GOAL: Print the first line of the material below and each line after it, exactly as written, ending with the line that contains "# The finish".
**** SUPPLIED DATA ****
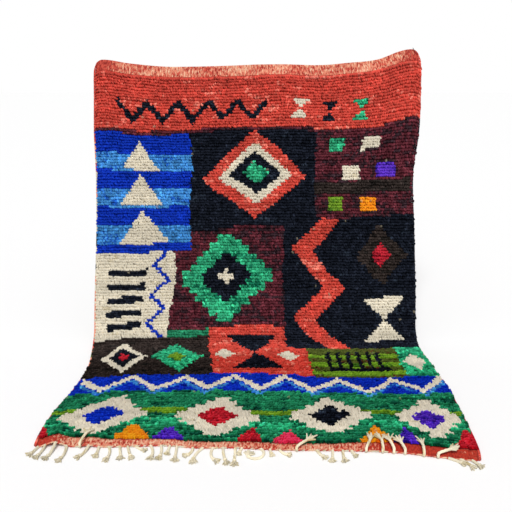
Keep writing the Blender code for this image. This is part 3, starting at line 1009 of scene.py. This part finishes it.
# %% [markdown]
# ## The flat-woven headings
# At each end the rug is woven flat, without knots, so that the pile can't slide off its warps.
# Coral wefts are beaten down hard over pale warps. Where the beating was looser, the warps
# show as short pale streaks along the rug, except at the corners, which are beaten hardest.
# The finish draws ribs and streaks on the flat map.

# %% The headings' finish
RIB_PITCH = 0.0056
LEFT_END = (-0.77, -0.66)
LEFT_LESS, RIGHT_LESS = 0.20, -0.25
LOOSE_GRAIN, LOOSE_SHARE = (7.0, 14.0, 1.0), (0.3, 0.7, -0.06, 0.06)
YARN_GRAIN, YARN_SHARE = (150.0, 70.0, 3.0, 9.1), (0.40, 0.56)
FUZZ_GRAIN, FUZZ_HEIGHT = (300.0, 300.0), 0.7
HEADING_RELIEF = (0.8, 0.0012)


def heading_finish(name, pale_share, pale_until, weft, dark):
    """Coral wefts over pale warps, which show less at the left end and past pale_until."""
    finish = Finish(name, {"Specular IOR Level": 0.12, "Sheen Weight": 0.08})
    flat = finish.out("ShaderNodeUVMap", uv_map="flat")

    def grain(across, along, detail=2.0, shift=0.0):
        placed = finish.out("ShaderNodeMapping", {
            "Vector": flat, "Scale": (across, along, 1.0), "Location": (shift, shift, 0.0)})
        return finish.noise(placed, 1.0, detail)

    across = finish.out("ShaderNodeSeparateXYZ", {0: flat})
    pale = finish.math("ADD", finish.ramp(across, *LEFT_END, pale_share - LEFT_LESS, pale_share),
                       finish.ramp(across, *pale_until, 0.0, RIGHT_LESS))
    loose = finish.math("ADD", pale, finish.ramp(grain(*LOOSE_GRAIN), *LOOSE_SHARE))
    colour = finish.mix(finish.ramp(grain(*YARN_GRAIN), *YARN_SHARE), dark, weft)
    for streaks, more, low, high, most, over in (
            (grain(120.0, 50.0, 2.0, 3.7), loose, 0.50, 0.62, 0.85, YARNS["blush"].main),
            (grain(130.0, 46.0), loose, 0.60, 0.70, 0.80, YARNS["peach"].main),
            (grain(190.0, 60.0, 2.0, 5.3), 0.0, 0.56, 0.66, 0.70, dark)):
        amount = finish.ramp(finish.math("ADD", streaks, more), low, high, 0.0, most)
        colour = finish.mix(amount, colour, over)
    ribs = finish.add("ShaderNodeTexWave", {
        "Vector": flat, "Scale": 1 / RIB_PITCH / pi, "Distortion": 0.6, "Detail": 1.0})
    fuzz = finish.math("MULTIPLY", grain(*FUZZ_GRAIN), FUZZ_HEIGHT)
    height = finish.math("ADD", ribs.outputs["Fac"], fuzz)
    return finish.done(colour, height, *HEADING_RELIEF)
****
RESULT BELOW:
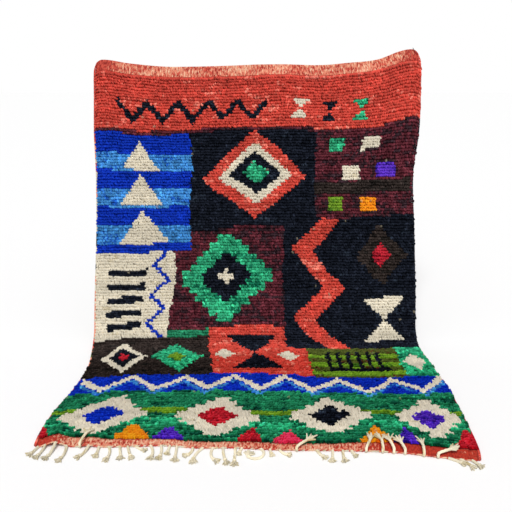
Keep writing the Blender code for this image. This is part 3, starting at line 1009 of scene.py. This part finishes it.
# %% [markdown]
# ## The flat-woven headings
# At each end the rug is woven flat, without knots, so that the pile can't slide off its warps.
# Coral wefts are beaten down hard over pale warps. Where the beating was looser, the warps
# show as short pale streaks along the rug, except at the corners, which are beaten hardest.
# The finish draws ribs and streaks on the flat map.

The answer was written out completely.